We are told that when he was “elected,” by trademark Democrat muscle, he was so virulently disliked that there was no applause.

My golly. Can anyone in Newspaperland think of a Culver City analogy?

I flashed to Scott Malsin’s dramatic but hollow Silent Movie resignation at the end of last Monday’s City Council meeting.

Although Mr. Malsin is a good man in many senses, he is egotistically consumed. This glaring character detriment flattens the genuine good he has initiated and accomplished during six years in office.

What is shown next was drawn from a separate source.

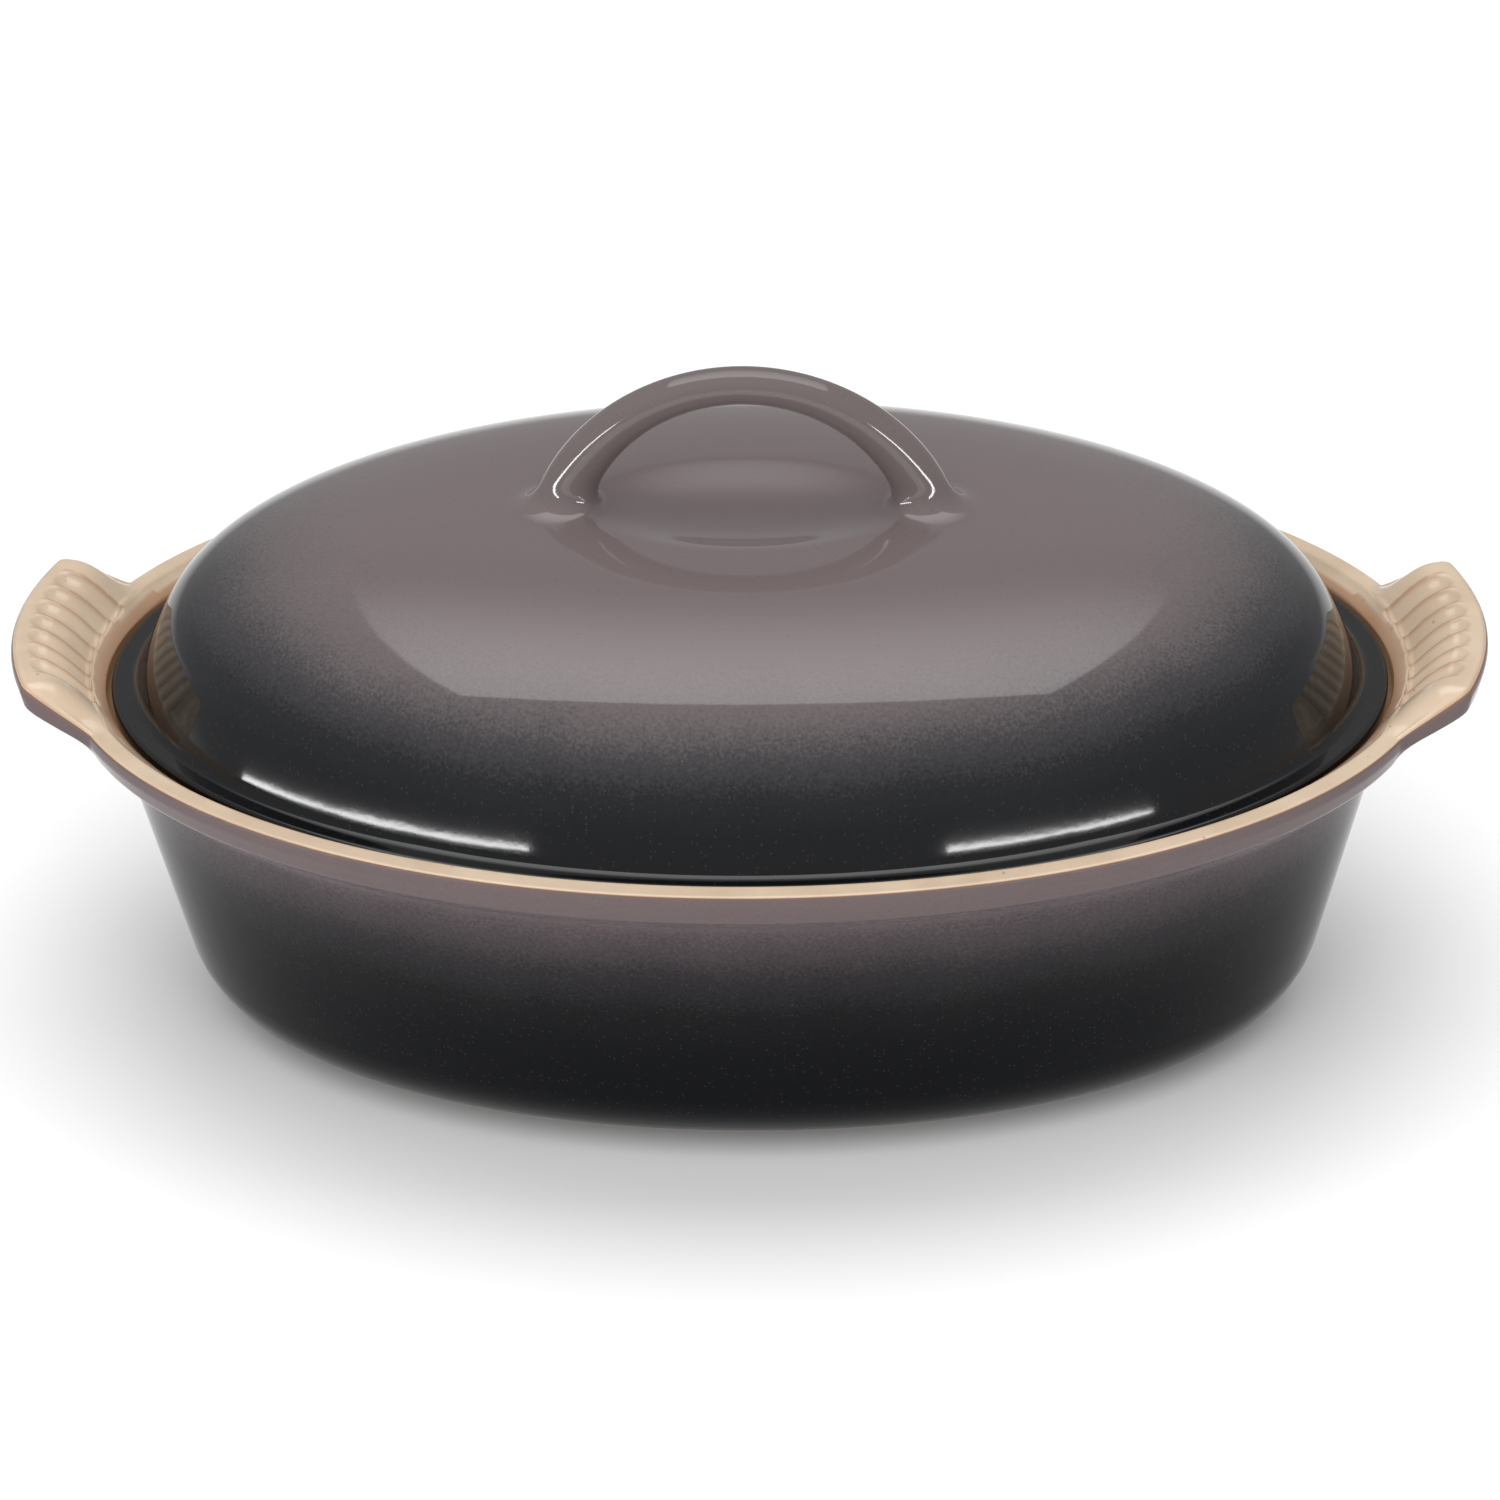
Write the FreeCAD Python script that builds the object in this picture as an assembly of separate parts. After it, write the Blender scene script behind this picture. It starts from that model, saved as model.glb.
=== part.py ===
import FreeCAD, Part
import math
import os
from FreeCAD import Vector

# Covered oval casserole dish: a stoneware dish with two fluted grips, and a domed lid with an arched handle.
# Millimetres, +Z up, +X along the grips. The origin is the middle of the dish's footprint.
# Every wall is described by insets: how far an oval lies inside the rim's outer edge.

# Dish body
RIM_HALF_X = 180.0          # outer edge of the rim, half of its length
RIM_HALF_Y = 118.5          # outer edge of the rim, half of its width
RIM_Z = 102.4               # flat top of the rim
RIM_FLAT = 5.5              # width of the flat top
RIM_EDGE = 1.0              # chamfer of the rim's edges
CREASE_INSET = 12.8         # soft crease where the band meets the wall
CREASE_Z = 85.6
BAND_TURN = [(3.2, 92.4), (0.9, 95.8), (0.0, 99.0)]     # the band rounds from its underside to its face
WALL_TAPER = math.radians(13.4)
CORNER_R = 28.8             # outside corner between wall and base
BASE_Z = 1.6                # underside of the base inside the foot ring
FLOOR_Z = 9.0               # inside floor
INNER_CORNER_R = 22.0

# Gallery: the sunken ledge that carries the lid
LEDGE_Z = 94.5
LEDGE_INNER_INSET = 20.5
GALLERY_HALF_X = 169.6      # foot of the gallery's wall
GALLERY_HALF_Y = 110.4
GALLERY_BEND_Z = 98.6       # above this the gallery's wall flares out to the rim

# Foot ring
FOOT_OUTER_INSET = 50.0
FOOT_WIDTH = 7.0
FOOT_EDGE = 0.8

# Grips: half of the right grip's plan, from the tip to where it has run into the rim
GRIP_PLAN = [(194.2, 0.0), (191.6, 21.0), (187.0, 33.5), (178.6, 38.2), (168.0, 41.5), (146.0, 46.0)]
GRIP_TOP_Z = 113.6
GRIP_THICK = 6.8
GRIP_ROOT_X = 140.0         # inside the dish, where the grip is cut off
GRIP_KNEE_X = 164.0         # the top leaves the rim's height here
GRIP_CROWN = (177.5, 109.6)             # x and z half-way up the sweep of the top
GRIP_TOP_X = 187.5          # outer end of the sweep
GRIP_LIP_X = 191.5          # the rounded lip starts here
GRIP_LIP_DROP = 0.6
GRIP_LOW_X = 190.5
GRIP_UNDER = (179.0, 99.5)              # x and z on the hollow underside
GRIP_FOOT = (168.5, 87.6)               # the underside meets the wall here
FLUTES = 7
FLUTE_PITCH = 7.4
FLUTE_R = 5.2
FLUTE_DEPTH = 1.0
FLUTE_START = (168.0, 104.6)            # x and z of the flutes' inner ends
FLUTE_END_X = 187.0

# Lid
SEAT_GAP = 0.3              # air between the lid's seat and the ledge
LID_HALF_X = 168.2          # outer edge of the lid
LID_HALF_Y = 109.0
FLANGE_TOP_Z = 99.3
FLANGE_EDGE_R = 1.2
COVE_R = 8.0                # hollow curve between the flange and the dome
COVE_INSET = 11.9           # where the cove has turned upright
DOME_HALF_X = 156.8
DOME_HALF_Y = 97.6
DOME_BASE_Z = 97.5
DOME_TOP_Z = 149.3
DOME_SPREAD = 3.35          # the higher, the flatter the dome's crown
DOME_ROUND = 2.75           # the higher, the steeper the dome's foot
DOME_STEPS = 16             # points on the dome's curve
LID_WALL = 5.5

# Finger recess in the crown, below the handle
RECESS_HALF_X = 40.0
RECESS_HALF_Y = 23.0
RECESS_DEPTH = 4.5
RECESS_CENTRE_RISE = 6.0

# Handle: its outline is the band between two arcs
HANDLE_OUTER_R = 59.0
HANDLE_OUTER_Z = 129.1      # height of the outer arc's centre
HANDLE_INNER_R = 42.0
HANDLE_INNER_Z = 136.2
HANDLE_DEPTH = 9.6          # thickness front to back at the top
HANDLE_FOOT_DEPTH = 14.5
HANDLE_FLARE = 3            # the higher, the nearer to the feet the handle widens
HANDLE_SWEEP = math.radians(76.0)   # each leg runs this far down from the top, into the dome
HANDLE_STEPS = 8            # sections from the top to each foot
HANDLE_SIDES = 20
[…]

Every person who lives his life in public requires measured dosages of self-confidence. You must believe you can perform your tasks better than anyone else. Every morning when driving to my office, I telephone my sister, and she will tease me about attending self-assertiveness training classes.

In Mr. Malsin’s Farewell to the Troops address, he said “many” people have urged him to run for what is generously being called re-election when filing opens Monday morning.

Do I Hear a Cheer?

Trouble is, the “many” must have been tippling down at the Backstage or frolicking at the beach because none was in Council Chambers.

Would it be fair to say not one Malsin supporter was in the room? Stunning.

This should give even a creative politician pause.

Besides a disproportionate, undisciplined ego, Mr. Malsin has displayed a propensity for game-playing — dishonesty — since last June.

Offstage, he was confiding to certain persons that he would calculatedly resign from the Council on Dec. 12, a cunningly chosen date that would keep his seat in play for the coming election.

Do I Hear a Cheer?

Meanwhile, throughout the six months, Mr. Malsin played hide ‘n seek with the community — You Can’t Guess What I Am Thinking.

He is confident short-memoried voters will blithely re-elect him on April 10. One reason is a dearth of formidable candidates. It is a desert out there.

At last night’s meeting of the Culver City Democratic Club, the room hissed when Mr. Malsin’s sleight-of-tongue moves were announced.

He believes voters suffer from amnesia, that they will conveniently forget this nonsense ever went down.

For half a year, Mr. Malsin fed voters a diet of:”

“I cannot make up my mind.”

“Oh, dear, what will I do?”

Meanwhile, everybody in City Hall knew the bologna dance tune Mr. Malsin was calling.

How do you say c-h-a-r-a-d-e?

After publicly denying the truth for six months, when Mr. Malsin declared his delayed-to-the-final-second tearless departure, City Hall’s response machinery was oiled and gassed up to go.

It would be bad enough if he had milked Our Town for a half year of invested resignation emotion.

But the Please Feel Sorry for Me twist to this latter-day vaudeville act is that in a few days we will be asked to endure the same darned drama again.

He is running for re-election, but is delaying his formal announcement while he and his family “think over” this tough call.

In show biz, this is called milking the crowd.

“Hi, everybody. It’s me again. I am back. I hope you will re-elect me.”

To repeat, as the parroting parasites in the copycat Occupy movement say:

Mr. Malsin is an excellent politician, a good person. But he is a willing captive of his ego, which may be his undoing.

This is like a man staging his own funeral on consecutive days to accommodate the tributes, especially his own elaborate encomium.